USA
Setting the scene for possible protests, President Bush was attending a campaign fund-raising event in Pittsburgh, a bastion of the troubled steel industry, a day after administration officials indicated he'll lift tariffs on steel imports later this week. American goods face billions of dollars in threatened retaliatory duties by the European Union and other trade partners, after the World Trade Organization last month ruled the tariffs illegal. But US Steel Corp. chief executive Thomas Usher, a co-host of the fund-raiser, said: "To buckle under to the Europeans would be a mistake."
In a unanimous decision, the Supreme Court found 20 seconds is a sufficient wait before police break down a suspect's door in illegal-drug searches. Any longer, the justices agreed, would allow time to dispose of evidence.

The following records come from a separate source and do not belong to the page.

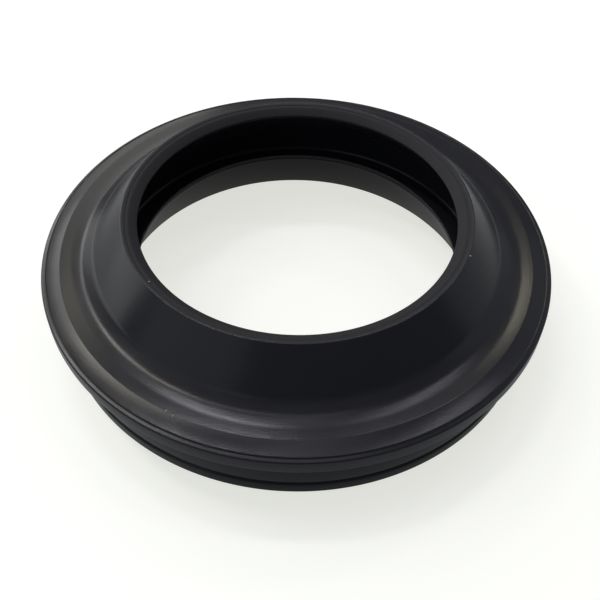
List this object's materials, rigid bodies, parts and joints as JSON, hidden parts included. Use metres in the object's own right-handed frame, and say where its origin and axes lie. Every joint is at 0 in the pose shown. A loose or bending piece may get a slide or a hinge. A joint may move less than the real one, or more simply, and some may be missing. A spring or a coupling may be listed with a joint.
{
  "type": "fork dust seal",
  "caption": "Moulded rubber dust seal for a telescopic fork: a coned wiper lip on a flange, over a ribbed spigot that presses into the fork leg.",
  "frame": {"origin": "centre of the spigot's flat end face, on the seal's axis", "axes": "+Z along the seal's axis from the spigot towards the wiper lip; X and Y are any two directions across it, because the ring is the same all round"},
  "size_m": [0.042, 0.042, 0.0109],
  "materials": {
    "black_rubber": "smooth moulded skin, satin, with faint mould and handling marks"
  },
  "bodies": {
    "root": {"dust_seal": "black_rubber"}
  },
  "joints": []
}
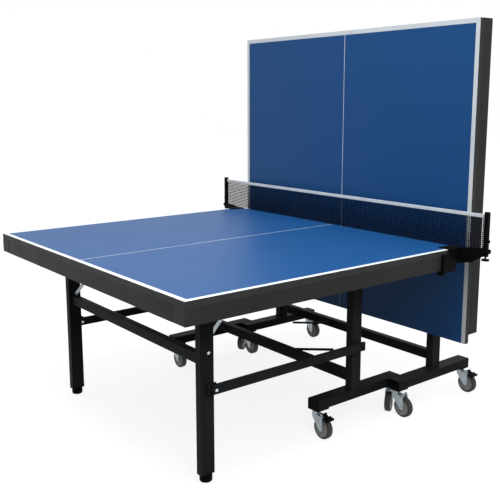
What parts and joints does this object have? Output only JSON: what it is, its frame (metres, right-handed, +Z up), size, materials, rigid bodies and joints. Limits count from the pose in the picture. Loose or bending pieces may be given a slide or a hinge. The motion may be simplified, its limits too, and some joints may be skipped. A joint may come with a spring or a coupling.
{
  "type": "folding table tennis table",
  "caption": "Full-size indoor folding table tennis table on nesting wheeled trolleys, one half level for play and one half folded upright, with a clamped net.",
  "frame": {"origin": "middle of the bounding box at floor level, below the whole table in the pose of one half level and one half upright", "axes": "+X runs along the table from the level half to the upright half, +Y across the table along the net, +Z up"},
  "size_m": [1.706, 1.803, 1.695],
  "materials": {
    "playing_surface": "satin",
    "steel_frame": "satin",
    "steel_apron": "satin",
    "black_plastic": "matte",
    "zinc_steel": "zinc plated",
    "caster_wheel": "matte",
    "net_fabric": "woven"
  },
  "bodies": {
    "trolley_a": {"base_beams_a": "steel_frame", "posts_a": "steel_frame", "end_caps_a": "black_plastic", "cross_rail_a": "steel_frame"},
    "half_a": {"board_a": "playing_surface", "side_aprons_a": "steel_apron", "end_apron_a": "steel_apron", "corner_pieces_a": "black_plastic", "under_frame_a": "steel_frame", "fold_brackets_a": "steel_frame", "net": "net_fabric", "net_clamp_near": "black_plastic", "net_clamp_far": "black_plastic"},
    "legs_a": {"legs_a": "steel_frame", "leg_rail_a": "steel_frame"},
    "links_a": {"link_bars_a": "steel_frame"},
    "stays_a": {"stays_a": "zinc_steel"},
    "lever_a": {"release_lever_a": "black_plastic"},
    "levelling_foot_a_near": {"foot_near_a": "black_plastic"},
    "levelling_foot_a_far": {"foot_far_a": "black_plastic"},
    "trolley_b": {"base_beams_b": "steel_frame", "posts_b": "steel_frame", "end_caps_b": "black_plastic", "cross_rail_b": "steel_frame"},
    "half_b": {"board_b": "playing_surface", "side_aprons_b": "steel_apron", "end_apron_b": "steel_apron", "corner_pieces_b": "black_plastic", "under_frame_b": "steel_frame", "fold_brackets_b": "steel_frame"},
    "legs_b": {"legs_b": "steel_frame", "leg_rail_b": "steel_frame"},
    "links_b": {"link_bars_b": "steel_frame"},
    "stays_b": {"stays_b": "zinc_steel"},
    "lever_b": {"release_lever_b": "black_plastic"},
    "levelling_foot_b_near": {"foot_near_b": "black_plastic"},
    "levelling_foot_b_far": {"foot_far_b": "black_plastic"},
    "clamp_screw_near": {"clamp_screw_near": "black_plastic"},
    "clamp_screw_far": {"clamp_screw_far": "black_plastic"},
    "caster_a_near_out": {"fork_a_near_out": "zinc_steel"},
    "wheel_a_near_out": {"wheel_a_near_out": "caster_wheel"},
    "pedal_a_near": {"pedal_a_near": "black_plastic"},
    "caster_a_near_in": {"fork_a_near_in": "zinc_steel"},
    "wheel_a_near_in": {"wheel_a_near_in": "caster_wheel"},
    "caster_a_far_out": {"fork_a_far_out": "zinc_steel"},
    "wheel_a_far_out": {"wheel_a_far_out": "caster_wheel"},
    "pedal_a_far": {"pedal_a_far": "black_plastic"},
    "caster_a_far_in": {"fork_a_far_in": "zinc_steel"},
    "wheel_a_far_in": {"wheel_a_far_in": "caster_wheel"},
    "caster_b_near_out": {"fork_b_near_out": "zinc_steel"},
    "wheel_b_near_out": {"wheel_b_near_out": "caster_wheel"},
    "pedal_b_near": {"pedal_b_near": "black_plastic"},
    "caster_b_near_in": {"fork_b_near_in": "zinc_steel"},
    "wheel_b_near_in": {"wheel_b_near_in": "caster_wheel"},
    "caster_b_far_out": {"fork_b_far_out": "zinc_steel"},
    "wheel_b_far_out": {"wheel_b_far_out": "caster_wheel"},
    "pedal_b_far": {"pedal_b_far": "black_plastic"},
    "caster_b_far_in": {"fork_b_far_in": "zinc_steel"},
    "wheel_b_far_in": {"wheel_b_far_in": "caster_wheel"}
  },
  "joints": [
    {"name": "fold_a", "type": "hinge", "parent": "trolley_a", "child": "half_a", "pos_m": [0.142, 0, 0.7], "axis": [0, 1, 0], "range_deg": [0, 90]},
    {"name": "leg_turn_a", "type": "hinge", "parent": "half_a", "child": "legs_a", "pos_m": [-0.611, 0, 0.7], "axis": [0, 1, 0], "range_deg": [-90, 0]},
    {"name": "link_turn_a", "type": "hinge", "parent": "trolley_a", "child": "links_a", "pos_m": [0.151, 0, 0.354], "axis": [0, 1, 0], "range_deg": [0, 90]},
    {"name": "stay_turn_a", "type": "hinge", "parent": "half_a", "child": "stays_a", "pos_m": [-0.433, 0, 0.69], "axis": [0, 1, 0], "range_deg": [0, 46.91]},
    {"name": "trolley_b_roll", "type": "slide", "parent": "trolley_a", "child": "trolley_b", "axis": [1, 0, 0], "range_m": [0, 0.26701]},
    {"name": "fold_b", "type": "hinge", "parent": "trolley_b", "child": "half_b", "pos_m": [0.641, 0, 0.7], "axis": [0, 1, 0], "range_deg": [0, 90]},
    {"name": "leg_turn_b", "type": "hinge", "parent": "half_b", "child": "legs_b", "pos_m": [0.641, 0, 1.453], "axis": [0, 1, 0], "range_deg": [-90, 0]},
    {"name": "link_turn_b", "type": "hinge", "parent": "trolley_b", "child": "links_b", "pos_m": [0.632, 0, 0.354], "axis": [0, 1, 0], "range_deg": [0, 90]},
    {"name": "stay_turn_b", "type": "hinge", "parent": "half_b", "child": "stays_b", "pos_m": [0.651, 0, 1.275], "axis": [0, 1, 0], "range_deg": [0, 46.91]},
    {"name": "foot_screw_a_near", "type": "slide", "parent": "legs_a", "child": "levelling_foot_a_near", "axis": [0, 0, -1], "range_m": [0, 0.012]},
    {"name": "foot_screw_a_far", "type": "slide", "parent": "legs_a", "child": "levelling_foot_a_far", "axis": [0, 0, -1], "range_m": [0, 0.012]},
    {"name": "foot_screw_b_near", "type": "slide", "parent": "legs_b", "child": "levelling_foot_b_near", "axis": [0, 0, -1], "range_m": [0, 0.012]},
    {"name": "foot_screw_b_far", "type": "slide", "parent": "legs_b", "child": "levelling_foot_b_far", "axis": [0, 0, -1], "range_m": [0, 0.012]},
    {"name": "lever_turn_a", "type": "hinge", "parent": "trolley_a", "child": "lever_a", "pos_m": [0.176, -0.095, 0.213], "axis": [0, 0, 1], "range_deg": [0, 30]},
    {"name": "lever_turn_b", "type": "hinge", "parent": "trolley_b", "child": "lever_b", "pos_m": [0.607, 0.095, 0.213], "axis": [0, 0, 1], "range_deg": [0, 30]},
    {"name": "clamp_screw_turn_near", "type": "hinge", "parent": "half_a", "child": "clamp_screw_near", "pos_m": [0.455, -0.7145, 0.7], "axis": [0, 0, 1], "continuous": true},
    {"name": "clamp_screw_turn_far", "type": "hinge", "parent": "half_a", "child": "clamp_screw_far", "pos_m": [0.455, 0.7145, 0.7], "axis": [0, 0, 1], "continuous": true},
    {"name": "swivel_a_near_out", "type": "hinge", "parent": "trolley_a", "child": "caster_a_near_out", "pos_m": [-0.049, -0.504, 0.1], "axis": [0, 0, 1], "continuous": true},
    {"name": "roll_a_near_out", "type": "hinge", "parent": "caster_a_near_out", "child": "wheel_a_near_out", "pos_m": [-0.049, -0.546, 0.045], "axis": [1, 0, 0], "continuous": true},
    {"name": "pedal_press_a_near", "type": "hinge", "parent": "caster_a_near_out", "child": "pedal_a_near", "pos_m": [-0.049, -0.55, 0.103], "axis": [-1, 0, 0], "range_deg": [0, 16]},
    {"name": "swivel_a_near_in", "type": "hinge", "parent": "trolley_a", "child": "caster_a_near_in", "pos_m": [0.409, -0.504, 0.1], "axis": [0, 0, 1], "range_deg": [-180, 0]},
    {"name": "roll_a_near_in", "type": "hinge", "parent": "caster_a_near_in", "child": "wheel_a_near_in", "pos_m": [0.37263, -0.525, 0.045], "axis": [0.5, -0.866, 0], "continuous": true},
    {"name": "swivel_a_far_out", "type": "hinge", "parent": "trolley_a", "child": "caster_a_far_out", "pos_m": [-0.049, 0.566, 0.1], "axis": [0, 0, 1], "continuous": true},
    {"name": "roll_a_far_out", "type": "hinge", "parent": "caster_a_far_out", "child": "wheel_a_far_out", "pos_m": [-0.049, 0.524, 0.045], "axis": [1, 0, 0], "continuous": true},
    {"name": "pedal_press_a_far", "type": "hinge", "parent": "caster_a_far_out", "child": "pedal_a_far", "pos_m": [-0.049, 0.52, 0.103], "axis": [-1, 0, 0], "range_deg": [0, 16]},
    {"name": "swivel_a_far_in", "type": "hinge", "parent": "trolley_a", "child": "caster_a_far_in", "pos_m": [0.409, 0.566, 0.1], "axis": [0, 0, 1], "range_deg": [-180, 0]},
    {"name": "roll_a_far_in", "type": "hinge", "parent": "caster_a_far_in", "child": "wheel_a_far_in", "pos_m": [0.37263, 0.545, 0.045], "axis": [0.5, -0.866, 0], "continuous": true},
    {"name": "swivel_b_near_out", "type": "hinge", "parent": "trolley_b", "child": "caster_b_near_out", "pos_m": [0.832, -0.566, 0.1], "axis": [0, 0, 1], "continuous": true},
    {"name": "roll_b_near_out", "type": "hinge", "parent": "caster_b_near_out", "child": "wheel_b_near_out", "pos_m": [0.832, -0.608, 0.045], "axis": [1, 0, 0], "continuous": true},
    {"name": "pedal_press_b_near", "type": "hinge", "parent": "caster_b_near_out", "child": "pedal_b_near", "pos_m": [0.832, -0.612, 0.103], "axis": [-1, 0, 0], "range_deg": [0, 16]},
    {"name": "swivel_b_near_in", "type": "hinge", "parent": "trolley_b", "child": "caster_b_near_in", "pos_m": [0.374, -0.566, 0.1], "axis": [0, 0, 1], "range_deg": [-60, 105]},
    {"name": "roll_b_near_in", "type": "hinge", "parent": "caster_b_near_in", "child": "wheel_b_near_in", "pos_m": [0.374, -0.608, 0.045], "axis": [1, 0, 0], "continuous": true},
    {"name": "swivel_b_far_out", "type": "hinge", "parent": "trolley_b", "child": "caster_b_far_out", "pos_m": [0.832, 0.504, 0.1], "axis": [0, 0, 1], "continuous": true},
    {"name": "roll_b_far_out", "type": "hinge", "parent": "caster_b_far_out", "child": "wheel_b_far_out", "pos_m": [0.832, 0.462, 0.045], "axis": [1, 0, 0], "continuous": true},
    {"name": "pedal_press_b_far", "type": "hinge", "parent": "caster_b_far_out", "child": "pedal_b_far", "pos_m": [0.832, 0.458, 0.103], "axis": [-1, 0, 0], "range_deg": [0, 16]},
    {"name": "swivel_b_far_in", "type": "hinge", "parent": "trolley_b", "child": "caster_b_far_in", "pos_m": [0.374, 0.504, 0.1], "axis": [0, 0, 1], "range_deg": [-60, 105]},
    {"name": "roll_b_far_in", "type": "hinge", "parent": "caster_b_far_in", "child": "wheel_b_far_in", "pos_m": [0.374, 0.462, 0.045], "axis": [1, 0, 0], "continuous": true}
  ],
  "couplings": [
    {"joint": "leg_turn_a", "follows": "fold_a", "ratio": -1},
    {"joint": "link_turn_a", "follows": "fold_a", "ratio": 1},
    {"joint": "stay_turn_a", "follows": "fold_a", "ratio": 0.52127},
    {"joint": "trolley_b_roll", "follows": "fold_b", "m_per_rad": 0.16998},
    {"joint": "leg_turn_b", "follows": "fold_b", "ratio": -1},
    {"joint": "link_turn_b", "follows": "fold_b", "ratio": 1},
    {"joint": "stay_turn_b", "follows": "fold_b", "ratio": 0.52127}
  ]
}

The high court declined, however, to say how long officers should wait in serving other types of warrants. The case involved a 1998 drug bust in Las Vegas.

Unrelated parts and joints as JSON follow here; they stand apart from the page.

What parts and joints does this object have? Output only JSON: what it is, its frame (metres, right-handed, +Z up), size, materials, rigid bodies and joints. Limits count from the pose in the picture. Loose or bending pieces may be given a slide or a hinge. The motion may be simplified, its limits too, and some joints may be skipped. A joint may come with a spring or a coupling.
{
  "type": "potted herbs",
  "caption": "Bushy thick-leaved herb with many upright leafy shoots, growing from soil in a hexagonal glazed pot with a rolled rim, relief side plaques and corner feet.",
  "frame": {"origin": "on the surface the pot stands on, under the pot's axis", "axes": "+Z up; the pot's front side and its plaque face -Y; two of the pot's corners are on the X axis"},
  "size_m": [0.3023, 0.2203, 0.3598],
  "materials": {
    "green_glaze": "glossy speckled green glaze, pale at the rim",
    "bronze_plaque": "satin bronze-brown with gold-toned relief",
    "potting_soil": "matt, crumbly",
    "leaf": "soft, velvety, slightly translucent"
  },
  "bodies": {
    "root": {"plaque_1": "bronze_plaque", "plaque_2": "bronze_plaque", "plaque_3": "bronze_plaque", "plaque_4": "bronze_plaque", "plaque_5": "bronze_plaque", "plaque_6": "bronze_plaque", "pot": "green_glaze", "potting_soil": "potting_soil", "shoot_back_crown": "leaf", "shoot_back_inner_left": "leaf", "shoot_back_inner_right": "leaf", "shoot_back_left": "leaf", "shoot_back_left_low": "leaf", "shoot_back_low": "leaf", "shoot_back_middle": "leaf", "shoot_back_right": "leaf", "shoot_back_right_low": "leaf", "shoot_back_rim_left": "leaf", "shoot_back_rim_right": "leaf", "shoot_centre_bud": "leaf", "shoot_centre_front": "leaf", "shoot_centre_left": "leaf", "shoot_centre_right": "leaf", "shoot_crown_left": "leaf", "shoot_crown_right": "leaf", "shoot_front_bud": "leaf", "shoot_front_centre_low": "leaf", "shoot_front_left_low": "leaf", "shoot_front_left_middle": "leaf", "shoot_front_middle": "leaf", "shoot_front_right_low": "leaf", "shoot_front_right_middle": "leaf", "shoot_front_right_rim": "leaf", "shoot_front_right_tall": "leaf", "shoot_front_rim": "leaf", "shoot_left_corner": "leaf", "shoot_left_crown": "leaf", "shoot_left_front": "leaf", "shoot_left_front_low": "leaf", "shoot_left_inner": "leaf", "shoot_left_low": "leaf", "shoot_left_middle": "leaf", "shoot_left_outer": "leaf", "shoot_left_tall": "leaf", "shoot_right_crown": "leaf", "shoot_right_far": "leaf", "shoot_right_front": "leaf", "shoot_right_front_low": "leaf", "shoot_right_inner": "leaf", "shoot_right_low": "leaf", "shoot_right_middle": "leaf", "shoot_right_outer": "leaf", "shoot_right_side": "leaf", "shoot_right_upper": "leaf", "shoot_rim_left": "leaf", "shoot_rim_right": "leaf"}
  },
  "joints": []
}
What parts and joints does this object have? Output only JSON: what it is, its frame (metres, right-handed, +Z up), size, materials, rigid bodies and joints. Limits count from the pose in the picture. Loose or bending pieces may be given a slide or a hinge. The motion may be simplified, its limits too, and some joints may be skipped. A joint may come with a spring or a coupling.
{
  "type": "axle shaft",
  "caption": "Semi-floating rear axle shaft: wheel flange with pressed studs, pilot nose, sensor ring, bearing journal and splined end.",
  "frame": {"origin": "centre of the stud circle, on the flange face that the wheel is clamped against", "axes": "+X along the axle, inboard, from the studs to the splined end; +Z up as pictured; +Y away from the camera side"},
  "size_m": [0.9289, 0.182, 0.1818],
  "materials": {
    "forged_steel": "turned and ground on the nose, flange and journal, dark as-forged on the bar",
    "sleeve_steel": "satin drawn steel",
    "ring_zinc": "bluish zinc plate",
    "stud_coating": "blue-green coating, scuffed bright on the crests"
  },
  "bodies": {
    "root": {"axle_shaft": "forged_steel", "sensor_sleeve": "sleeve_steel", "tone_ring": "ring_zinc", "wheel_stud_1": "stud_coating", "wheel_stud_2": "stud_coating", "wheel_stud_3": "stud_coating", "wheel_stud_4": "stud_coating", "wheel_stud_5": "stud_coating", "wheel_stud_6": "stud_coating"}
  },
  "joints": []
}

Defending police actions in a case that reignited racial tensions in Cincinnati, the city's police chief said officers appeared to follow procedure in subduing a black man who died in custody Sunday. A police video shows Nathaniel Jones lunging at the six officers, who struck him with nightsticks. Preliminary tests found traces of cocaine and another drug in Jones' system, officials said. His death is under investigation by the Citizen Complaint Authority, set up after 2001 race riots touched off by the police shooting of an unarmed black man.

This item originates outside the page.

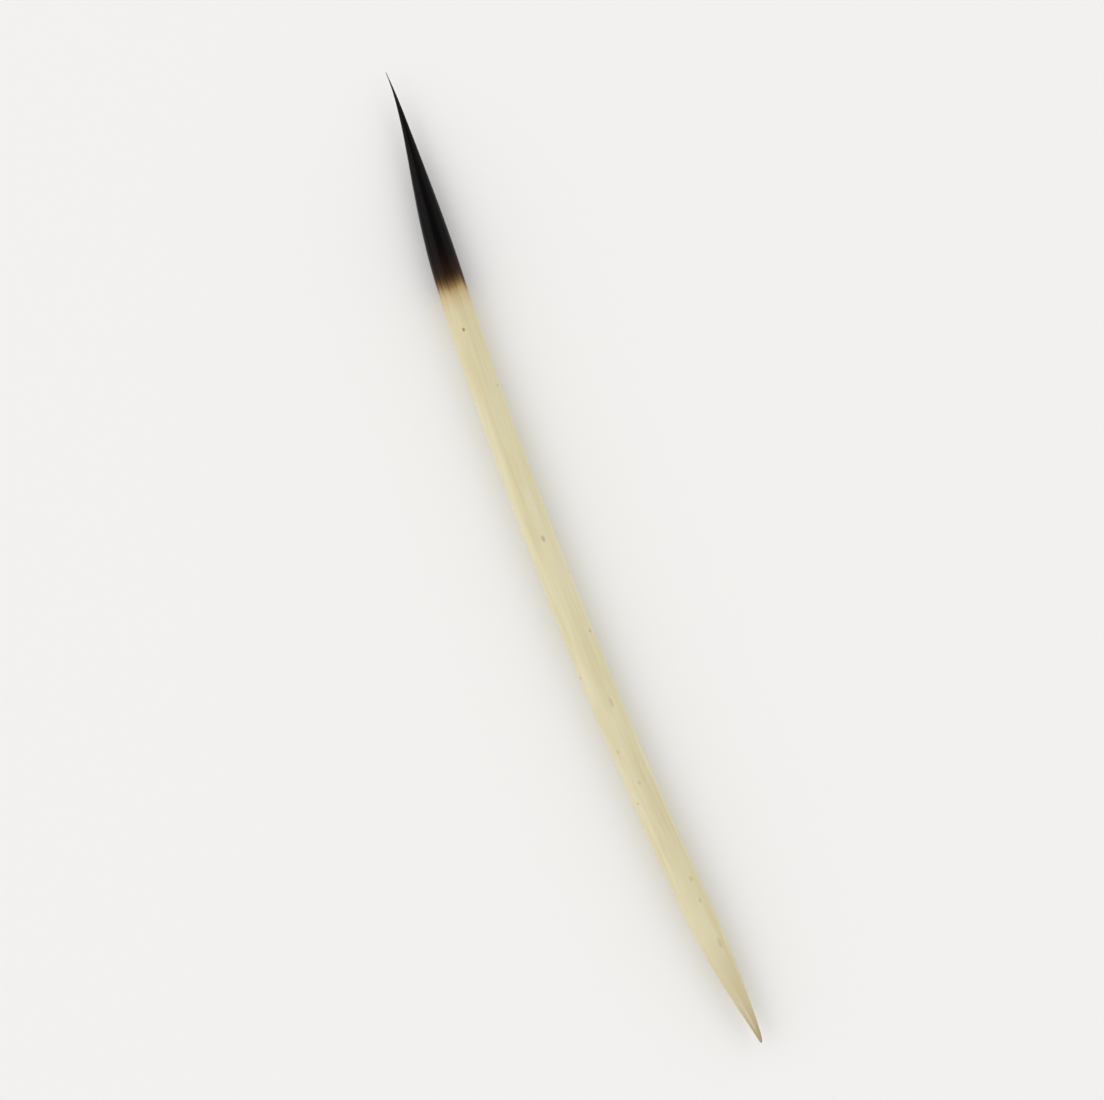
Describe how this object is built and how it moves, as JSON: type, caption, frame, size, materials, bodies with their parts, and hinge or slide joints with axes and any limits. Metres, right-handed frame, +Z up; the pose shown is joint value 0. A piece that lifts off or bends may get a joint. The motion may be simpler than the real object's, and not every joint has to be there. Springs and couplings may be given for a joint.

A leading plague researcher at the center of a bioterrorism scare was acquitted on the most serious federal charges against him, but was found guilty on 47 other counts by a jury in Lubbock, Texas, Monday. Thomas Butler of Texas Tech University was cleared of smuggling samples of plague bacteria into the US and lying to the FBI, after reporting 14 vials missing from his lab. Butler later said he may accidentally have destroyed the vials, but isn't sure. He was convicted on unrelated embezzlement and fraud charges for negotiating contracts with pharmaceutical firms while doing clinical studies for them.
In a victory for California Gov. Arnold Schwarzenegger (R), the state Assembly voted Monday to overturn a law that would have allowed illegal immigrants to obtain drivers's licenses. Schwarzenegger vowed to repeal the controversial measure during his campaign to replace former Gov. Gray Davis (D).
After weekend dog attacks that killed one woman and injured two other people, authorities in Denver are considering negligent homicide charges against the animals' owners. Neighbors said the three pit bulls were notorious menaces.